You are viewing a plain text version of this content. The canonical link for it is here.
Posted to user@oozie.apache.org by Kenneth Kavaliauskas <ke...@ericsson.com> on 2014/10/23 19:53:54 UTC

Problem with java action getting restarted.

I'm using an oozie java action step to start a java main.  This java application does some calculations and then runs another map-reduce job based on that data.
Since the oozie java action runs as a map-only job through oozie it is also seen in job tracker.

One of our nodes was low on memory so the task tracker killed the oozie map-only job and restarted it on another node.
However before killing it, the java application had already spawned its own map reduce job.
When the oozie map-only job was restarted on the other node, it again spawned yet another map-reduce job with the same data as the former one.
Looking in job tracker now has duplicate map-reduce jobs running against the same data.

How do you prevent/manage/alter settings such that the java program that oozie initiates in the map-only process only get run once.

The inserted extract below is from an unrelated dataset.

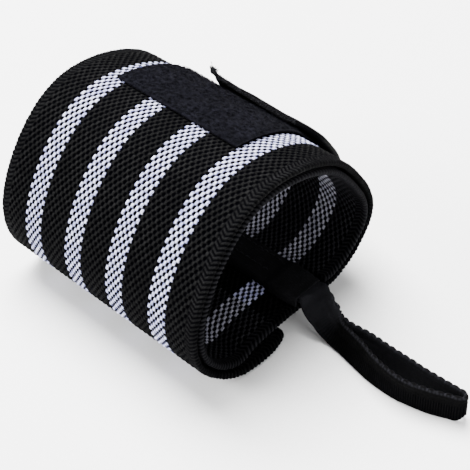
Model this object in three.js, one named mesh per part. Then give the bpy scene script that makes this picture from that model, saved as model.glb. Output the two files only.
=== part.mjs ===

Any help would be appreciated,
Ken

Ken Kavaliauskas
Software Engineer

Ericsson
kenneth.kavaliauskas@ericsson.com<ma...@ericsson.com>


Re: Problem with java action getting restarted.

Posted by Robert Kanter <rk...@cloudera.com>.
Hi Kenneth,

There currently isn't a great way to do this, especially on Hadoop 1.  You
can give your spawned job a unique name, and have your Java action check
for any running jobs with that name before running a new instance of the
job.  In later versions of Hadoop 2, we can actually set "tags" on jobs, so
we've added a similar check to most actions, but using a tag instead of the
job name.

- Robert

On Thu, Oct 23, 2014 at 10:53 AM, Kenneth Kavaliauskas <
kenneth.kavaliauskas@ericsson.com> wrote:

>  I’m using an oozie java action step to start a java main.  This java
> application does some calculations and then runs another map-reduce job
> based on that data.
>
> Since the oozie java action runs as a map-only job through oozie it is
> also seen in job tracker.
>
>
>
> One of our nodes was low on memory so the task tracker killed the oozie
> map-only job and restarted it on another node.
>
> However before killing it, the java application had already spawned its
> own map reduce job.
>
> When the oozie map-only job was restarted on the other node, it again
> spawned yet another map-reduce job with the same data as the former one.
>
> Looking in job tracker now has duplicate map-reduce jobs running against
> the same data.
>
>
>
> How do you prevent/manage/alter settings such that the java program that
> oozie initiates in the map-only process only get run once.
>
>
>
> Any help would be appreciated,
>
> Ken
>
> [image: Description: Description:
> http://insite.telcordia.com/corporate/pr/brand/downloads/templates/EricssonLine.gif]
>
> Ken Kavaliauskas
>
> Software Engineer
>
>
>
> Ericsson
>
> kenneth.kavaliauskas@ericsson.com
>
>
>